START Record set
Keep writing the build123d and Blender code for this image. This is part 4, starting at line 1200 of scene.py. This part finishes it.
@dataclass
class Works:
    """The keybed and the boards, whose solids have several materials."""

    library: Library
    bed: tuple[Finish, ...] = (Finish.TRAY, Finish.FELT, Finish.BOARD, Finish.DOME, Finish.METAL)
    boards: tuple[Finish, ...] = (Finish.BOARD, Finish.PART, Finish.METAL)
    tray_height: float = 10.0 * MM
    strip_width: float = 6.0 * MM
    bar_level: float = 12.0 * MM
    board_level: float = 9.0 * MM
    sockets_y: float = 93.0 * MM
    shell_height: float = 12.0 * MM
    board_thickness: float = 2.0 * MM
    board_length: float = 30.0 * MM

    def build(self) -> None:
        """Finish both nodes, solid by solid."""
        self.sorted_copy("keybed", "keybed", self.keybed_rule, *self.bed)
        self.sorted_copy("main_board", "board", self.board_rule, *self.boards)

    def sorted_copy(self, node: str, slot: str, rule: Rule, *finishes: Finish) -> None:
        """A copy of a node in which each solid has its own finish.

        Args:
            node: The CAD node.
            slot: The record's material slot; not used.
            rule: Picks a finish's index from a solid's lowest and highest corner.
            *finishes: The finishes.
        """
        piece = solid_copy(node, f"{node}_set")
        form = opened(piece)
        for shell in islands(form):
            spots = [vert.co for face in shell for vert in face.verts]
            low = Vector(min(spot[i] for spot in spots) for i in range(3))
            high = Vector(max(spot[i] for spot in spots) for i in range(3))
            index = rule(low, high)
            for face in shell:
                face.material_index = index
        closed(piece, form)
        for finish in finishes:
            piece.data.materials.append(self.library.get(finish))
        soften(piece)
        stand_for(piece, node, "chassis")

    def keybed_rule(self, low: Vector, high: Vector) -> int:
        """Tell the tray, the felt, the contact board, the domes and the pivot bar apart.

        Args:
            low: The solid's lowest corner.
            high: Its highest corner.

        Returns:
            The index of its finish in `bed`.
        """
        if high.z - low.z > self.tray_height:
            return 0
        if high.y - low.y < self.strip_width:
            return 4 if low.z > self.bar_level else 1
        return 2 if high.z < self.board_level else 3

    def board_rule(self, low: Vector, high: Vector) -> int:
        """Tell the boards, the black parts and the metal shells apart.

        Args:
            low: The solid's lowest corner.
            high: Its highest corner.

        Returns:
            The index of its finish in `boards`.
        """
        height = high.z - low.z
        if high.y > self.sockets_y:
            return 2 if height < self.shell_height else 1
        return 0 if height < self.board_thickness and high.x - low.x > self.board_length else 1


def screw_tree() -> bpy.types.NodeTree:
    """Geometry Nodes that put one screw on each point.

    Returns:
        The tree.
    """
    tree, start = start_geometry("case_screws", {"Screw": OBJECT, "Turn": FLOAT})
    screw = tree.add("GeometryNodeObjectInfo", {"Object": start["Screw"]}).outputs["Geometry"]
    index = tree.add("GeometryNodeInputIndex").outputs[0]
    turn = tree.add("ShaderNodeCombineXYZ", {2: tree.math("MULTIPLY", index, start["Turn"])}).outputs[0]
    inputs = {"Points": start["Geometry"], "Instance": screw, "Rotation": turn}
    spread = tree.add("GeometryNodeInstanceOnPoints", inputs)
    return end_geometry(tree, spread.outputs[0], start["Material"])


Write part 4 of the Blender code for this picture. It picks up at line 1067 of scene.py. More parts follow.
END Record set
▶ **Work to complete**
Quote the records above exactly, from the first line through the line containing "its own finish.", and nothing more.

▶ **Result**
Keep writing the build123d and Blender code for this image. This is part 4, starting at line 1200 of scene.py. This part finishes it.
@dataclass
class Works:
    """The keybed and the boards, whose solids have several materials."""

    library: Library
    bed: tuple[Finish, ...] = (Finish.TRAY, Finish.FELT, Finish.BOARD, Finish.DOME, Finish.METAL)
    boards: tuple[Finish, ...] = (Finish.BOARD, Finish.PART, Finish.METAL)
    tray_height: float = 10.0 * MM
    strip_width: float = 6.0 * MM
    bar_level: float = 12.0 * MM
    board_level: float = 9.0 * MM
    sockets_y: float = 93.0 * MM
    shell_height: float = 12.0 * MM
    board_thickness: float = 2.0 * MM
    board_length: float = 30.0 * MM

    def build(self) -> None:
        """Finish both nodes, solid by solid."""
        self.sorted_copy("keybed", "keybed", self.keybed_rule, *self.bed)
        self.sorted_copy("main_board", "board", self.board_rule, *self.boards)

    def sorted_copy(self, node: str, slot: str, rule: Rule, *finishes: Finish) -> None:
        """A copy of a node in which each solid has its own finish.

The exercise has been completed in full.